As for employment: the man CERTAINLY has a right to provide for himself and his family. Should social stigma follow him and perhaps prevent him from working in some jobs? It depends upon your personal values. The severity of his crimes were the reason why I posted the article. I abhor people who buy a dog and then tie it out in the back yard and throw food at it once a day. But THAT is negligence, and ignorance. Michael Vick tortured and killed HUNDREDS of dogs. He knew full well that it was illegal. He hid his crimes. In my world that makes him a dispicable human being. He has the right to gainful employment, but I wouldn't hire him, nor would I support any business that did. That's freedom of expression.

ETA: Obviously there are many people who ARE ready to support him, or at least forget about his crimes, as I haven't heard anything about the Eagles stands being empty for their games.
Certainly, that is freedom of expression but your expression, in this instance, actually demonstrates my point. I don't think that the uproar is about Mr. Vick being back in the NFL, I think it is Mr. Vick being *employed* full stop! I think that the only *possible* job that Mr. Vick could take that would not generate howls of protest is if he were to have to walk across a mine field and find--and detonate by stepping on one--buried mines. PERHAPS that might not generate a hue and cry but anything short of a job where his death was certain, I doubt would be acceptable.

I am, as I've said before, not defending Mr. Vick because I don't defend criminals who have been convicted. I am, however, interested in this situation as a cultural situation because--and I was talking with my nephew about this yesterday--I think that if it were a white man, the general societal consensus would be 'he did the crime, he did the time, let the man get his life back'. I think that part of why so many people are just SO intense that he shouldn't be able to lead something remotely resembling a normal life is the *same* social psychology that says that if a black man breaks into a home and kills a white family his life is forfeit and the only question is whether he is electrocuted or shot up with drugs while if a white man breaks into a home and kills a black family he's looking at the life behind bars with a possibility of parole in 15 or 20 years.

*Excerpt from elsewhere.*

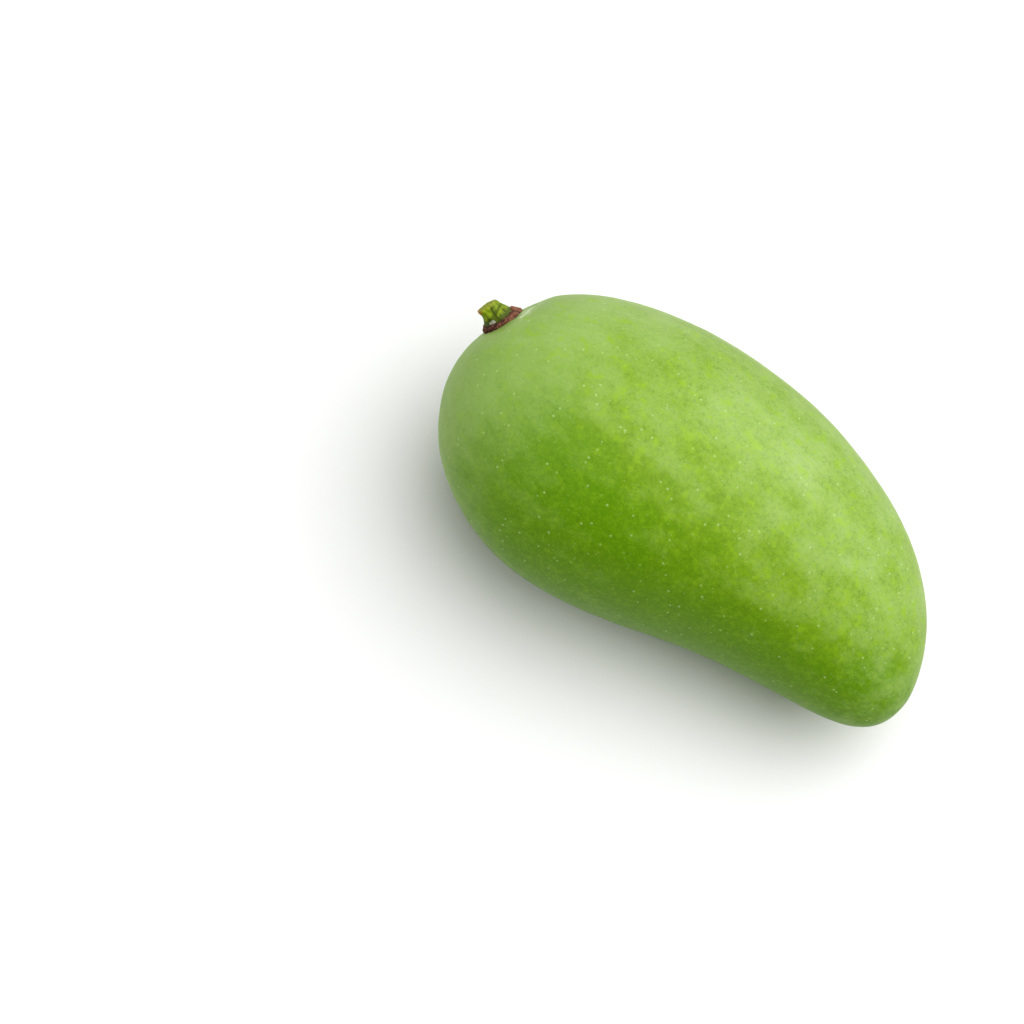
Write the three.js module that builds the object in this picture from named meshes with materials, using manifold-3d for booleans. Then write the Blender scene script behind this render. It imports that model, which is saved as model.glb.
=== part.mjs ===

I am NOT saying that this is your motivation nor am I saying that anyone here is consciously working off that idea. However, there is a psychology behind the legal reality I just described and that psychology is pre-existing to ANY courtroom experience of a lawyer, judge or juror.

It is simply the case that in the United States of America, the general gestalt is to view the actions of a black man more harshly than the actions of a white man. If, for instance, Mr. Obama were a white man people would be making comparisons with Washington at this point but he's not and so he's been written off as a failed President while Mr. Bush--who was, in fact, actually a real and true disaster for this nation--will be rehabilitated into an Eisenhower-esque figure long before I die of old age.